BARNES: Maybe so, but it's not going to spur —

WILLIAMS: Wait a second, Fred. The banks are right now on an offensive against the Obama administration and against any regulations, some of them talking about wanting to give the money back.

But you look at Goldman. Goldman is reporting profits. Wells Fargo reporting profits. So why do they need all of our money, and why did they refuse to account for the money, and why is it that the credit markets were remaining frozen until people started to put pressure on them?

BAIER: Juan, you can't characterize the banks as being against the Obama administration. They want to give back the money because they don't want the strings attached.

WILLIAMS: Correct. They don't want the regulation that Fred called draconian a moment ago because the administration says as we are trying to manage this recovery, we may have to make some demands on these banks.

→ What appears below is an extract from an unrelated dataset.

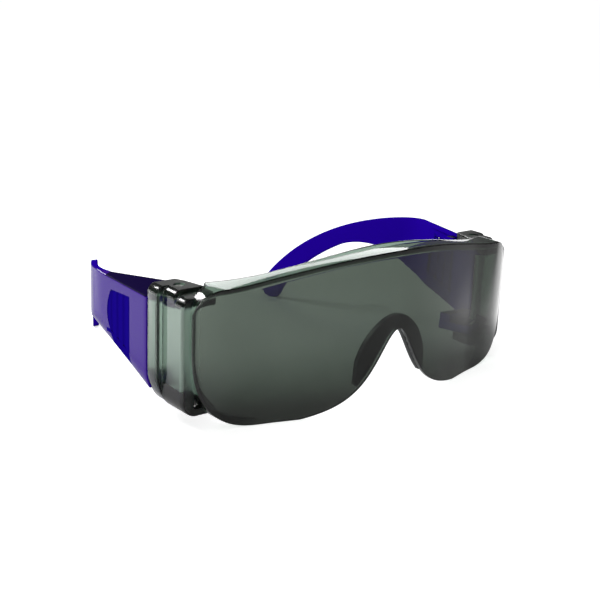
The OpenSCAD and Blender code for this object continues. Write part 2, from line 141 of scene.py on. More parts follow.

BAIER: Byron, let me ask you this. There were a couple of lines in this speech that clearly were aimed towards, perhaps, the anger that you are seeing around the country and these 750-plus tea parties that we will see tomorrow. The president seemed to be trying to get a message out to them — calm down.

What was the message? What was the tone?

YORK: Well, the tone is we've got this under control, and, you know, we're going to make things better.

He sent a message, I thought, about banks when he put in some text that wasn't in the text that had been released by the White House. It was about we want to encourage people to make things, people who are productive, as opposed to those guys who just push money around.

It was a very anti-bank message, subtly done, and probably connected with people.